**Instructions for the task**
In the listing that follows, count every line with the word "parts" in it and write only the total.

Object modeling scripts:

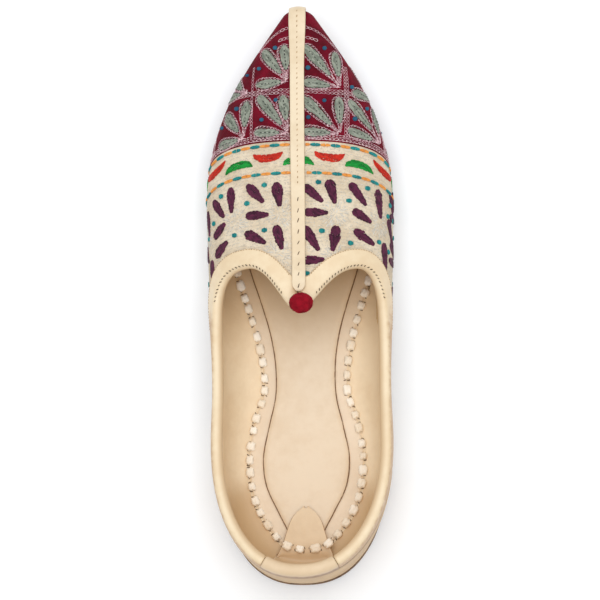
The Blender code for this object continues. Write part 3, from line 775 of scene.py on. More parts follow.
def arc_lengths(station):
    """Distance over the last from the ridge to each of the angles."""
    return lengths_along(np.array([last_point(station, angle) for angle in ARC_ANGLES]))


ARCS = np.array([arc_lengths(station) for station in ARC_STATIONS])


def arcs_at(station):
    """The distances over the last at any station of the vamp."""
    place = min(max((station - ARC_STATIONS[0]) / ARC_STEP, 0.0), len(ARC_STATIONS) - 1.001)
    row = int(place)
    return ARCS[row] * (1 - place + row) + ARCS[row + 1] * (place - row)


def on_cloth(across, y, lift=0.0):
    """Point and normal on the cloth, at a distance across from the ridge and a station."""
    side = 1 if across >= 0 else -1
    angle = float(np.interp(abs(across), arcs_at(y), ARC_ANGLES))
    normal = last_normal(y, angle)
    point = creased(last_point(y, angle), normal) + lift * normal
    return np.array(bent(point, side)), np.array((side * normal[0], normal[1], normal[2]))


def sag(across):
    """How far a row of the embroidery falls back at a distance from the ridge."""
    near = min(abs(across), 46.0)
    return 0.0008 * near ** 2 + 1.1e-6 * near ** 4 + 0.25 * (abs(across) - near)


BORDER_Y = 66.0


# %% The upper
def split_angle(station, side):
    """Angle between the side rows and the tongue rows, the same on both sides at the toe."""
    u = ease((station - LOBE_Y) / 60)
    return lobe_angle(side) * (1 - u) + math.radians(54) * u


def shell_lines(stations, side, low_of, high_of, rows):
    """Points, UV places and border masks of the shell between two edges."""
    points, uvs, masks = [], [], []
    for station in stations:
        low, high = low_of(station), high_of(station)
        arcs = arcs_at(station)
        line, uv_line, mask_line = [], [], []
        for j in range(rows + 1):
            angle = low + (high - low) * j / rows
            across = float(np.interp(math.pi / 2 - angle, math.pi / 2 - ARC_ANGLES, arcs))
            bare = last_point(station, angle)
            line.append(bent(creased(bare, last_normal(min(station, 131.5), angle)), side))
            uv_line.append((side * across * 0.01, station * 0.01))
            mask_line.append(station - BORDER_Y + sag(across))
        points.append(line)
        uvs.append(uv_line)
        masks.append(mask_line)
    return points, uvs, masks


def make_upper():
    """The cloth shell with its leather lining."""
    mesh_data = bmesh.new()
    front = LOBE_RUN[:0:-1] + VAMP_RUN
    for side in (1, -1):
        def edge(station):
            return split_angle(station, side) if station >= LOBE_Y else side_edge(station, side)

        def tongue(station):
            return split_angle(station, side) if station >= LOBE_Y else tongue_edge(station, side)

        for stations, low_of, high_of, rows in (
                (QUARTER_RUN[::-1] + front, lambda station: FOOT_ANGLE, edge, SIDE_ROWS),
                (front, tongue, lambda station: math.pi / 2, TONGUE_ROWS)):
            points, uvs, masks = shell_lines(stations, side, low_of, high_of, rows)
            grid(mesh_data, points, flip=side < 0, uvs=uvs, values=masks)
    return piece("upper_shell", mesh_data, [CLOTH, UNDERSIDE], wall=WALL, inner_slot=1)


upper = make_upper()
ride(upper, "embroidered_cloth", "upper")

# %% [markdown]
# The sole, the insole and the padded sock all lie on the floor line. Each is a height over an
# outline: a row of points across at every step along the shoe. Cloth simulation would suit a
# thick cushion, but the sock is only two millimetres of leather and padding, thinner than the
# voxels a simulation needs, so its soft edge is worked out from the distance to its outline.

# %% Flat pieces
def share_of(k, steps):
    """Share of the way at step k, with the steps closer together at both ends."""
    return 0.5 - 0.5 * math.cos(math.pi * k / steps)


def floor_piece(name, half, back, front, top, under, materials, shift=0.0, shares=(), steps=130,
                slot_of=None, mask=None):
    """Piece on the floor line, with its top as a height over each point of its outline."""
    mesh_data = bmesh.new()
    top_lines, low_lines, top_masks, uvs = [], [], [], []
    for k in range(steps + 1):
        y = back + (front - back) * share_of(k, steps)
        width = half(y)
        middle = centre(y) + shift
        base = floor_line(y)
        xs = [share * width for share in shares]
        top_lines.append([(middle + x, y, base + top(x, y, width)) for x in xs])
        low_lines.append([(middle + x, y, base + under) for x in (xs[0], xs[-1])])
        top_masks.append([mask(x, y, width) if mask else 0.0 for x in xs])
        uvs.append([(x * 0.01, y * 0.01) for x in xs])
    grid(mesh_data, top_lines, flip=True, uvs=uvs, values=top_masks)
    grid(mesh_data, low_lines)
    for end, flip in ((0, False), (-1, True)):
        wall_lines = [[low[end], high[end]] for low, high in zip(low_lines, top_lines)]
        # Each side wall is darkest at its foot: painted shade where it meets the layer below.
        edge_masks = [[1.0, row[end]] for row in top_masks]
        grid(mesh_data, wall_lines, flip=not flip, values=edge_masks)
    if slot_of:
        for face in mesh_data.faces:
            face.material_index = slot_of(face.calc_center_median() / MM)
    return piece(name, mesh_data, materials)


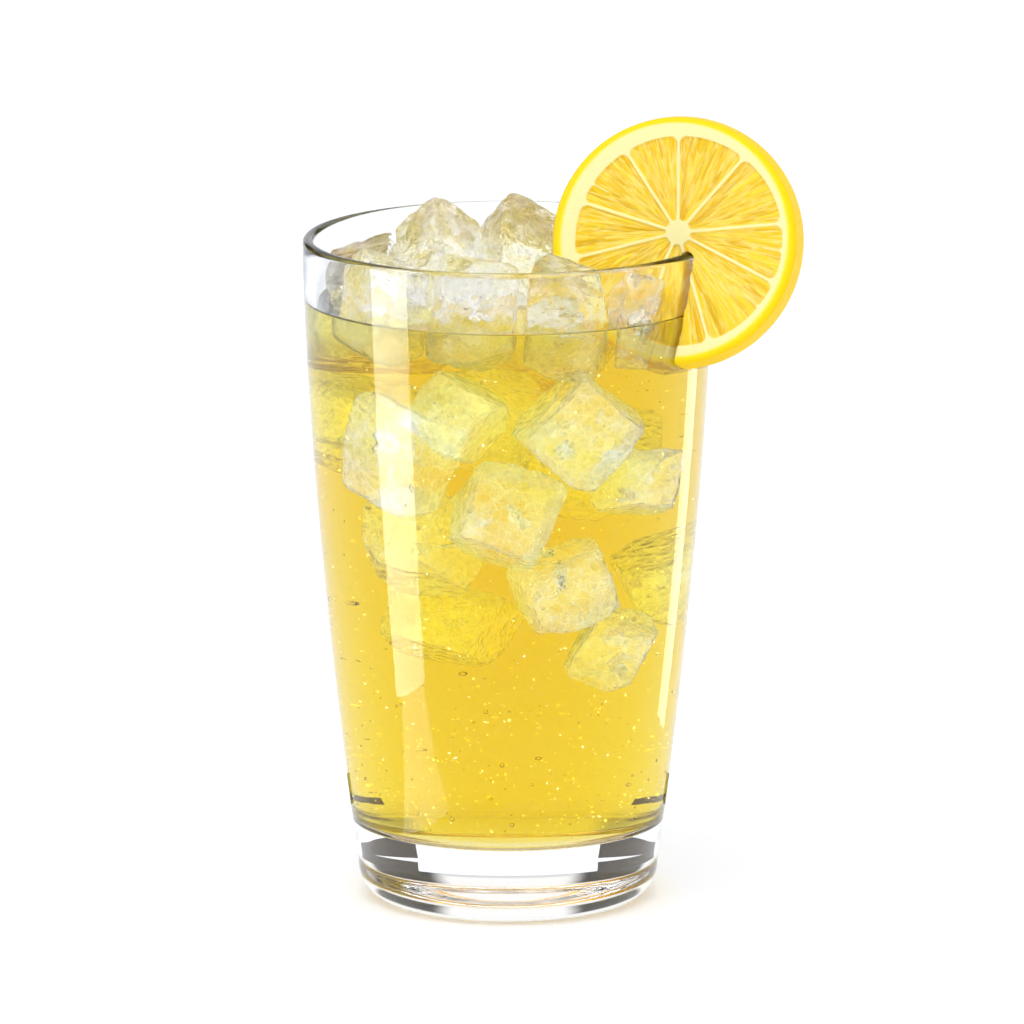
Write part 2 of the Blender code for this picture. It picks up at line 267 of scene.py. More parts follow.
def finished_mesh(piece, name):
    """The mesh of a piece with its modifiers applied; the piece itself goes."""
    bpy.context.view_layer.update()
    graph = bpy.context.evaluated_depsgraph_get()
    mesh = bpy.data.meshes.new_from_object(piece.evaluated_get(graph))
    mesh.name = name
    bpy.data.objects.remove(piece)
    return mesh


def melted(name, rough, seed):
    """An even fine mesh of a rough block, its edges melted round and its faces dented inwards."""
    block = add_piece(name, rough)
    even = block.modifiers.new("even", "REMESH")
    even.mode = "VOXEL"
    even.voxel_size = ICE_CELL
    melt = block.modifiers.new("melt", "SMOOTH")
    melt.factor = 0.5
    melt.iterations = 8
    mesh = finished_mesh(block, name)
    places, normals = vertex_places(mesh), vertex_normals(mesh)
    for place in places:
        room = inner_radius(place[2]) - ICE_TO_WALL
        place[:2] *= min(1, room / math.hypot(place[0], place[1]))
    shift = Vector((seed * 0.37, seed * 0.11, seed * 0.53))
    for place, normal in zip(places, normals):
        broad = abs(noise.noise(Vector(place) / BROAD_DENT_WIDTH + shift))
        fine = abs(noise.noise(Vector(place) / FINE_DENT_WIDTH - shift))
        place -= normal * (BROAD_DENT * broad + FINE_DENT * fine)
    mesh.vertices.foreach_set("co", places.astype(np.float32).ravel())
    mesh.update()
    return mesh


def rough_cube(middle, size, turn, chance):
    """A block of ice with its corners cut, before it is melted round."""
    spin = Matrix.Rotation(math.radians(turn[2]), 3, "Z")
    spin = spin @ Matrix.Rotation(math.radians(turn[1]), 3, "Y")
    spin = spin @ Matrix.Rotation(math.radians(turn[0]), 3, "X")
    block = bmesh.new()
    bmesh.ops.create_cube(block, size=MM)
    bmesh.ops.scale(block, vec=size, verts=block.verts)
    bmesh.ops.rotate(block, cent=(0, 0, 0), matrix=spin, verts=block.verts)
    for corner in [v.co.copy() for v in block.verts]:
        lean = Vector([chance.uniform(-0.3, 0.3) for _ in range(3)])
        geometry = list(block.verts) + list(block.edges) + list(block.faces)
        done = bmesh.ops.bisect_plane(
            block, geom=geometry, plane_co=corner * chance.uniform(0.72, 0.92),
            plane_no=(corner.normalized() + lean).normalized(), clear_outer=True,
        )
        rim = [e for e in done["geom_cut"] if isinstance(e, bmesh.types.BMEdge)]
        if len(rim) > 2:
            bmesh.ops.edgenet_fill(block, edges=rim)
    bmesh.ops.translate(block, vec=Vector(middle) * MM, verts=block.verts)
    bmesh.ops.recalc_face_normals(block, faces=block.faces)
    mesh = bpy.data.meshes.new("rough cube")
    block.to_mesh(mesh)
    block.free()
    return mesh


def inside_out_ball(rounds):
    """The corners of a ball of radius 1, and its faces, which look inwards."""
    made = bmesh.new()
    bmesh.ops.create_icosphere(made, subdivisions=rounds, radius=1)
    corners = [v.co.copy() for v in made.verts]
    faces = [[v.index for v in reversed(f.verts)] for f in made.faces]
    made.free()
    return corners, faces


SMALL_BALL = inside_out_ball(1)
LARGE_BALL = inside_out_ball(2)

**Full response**
2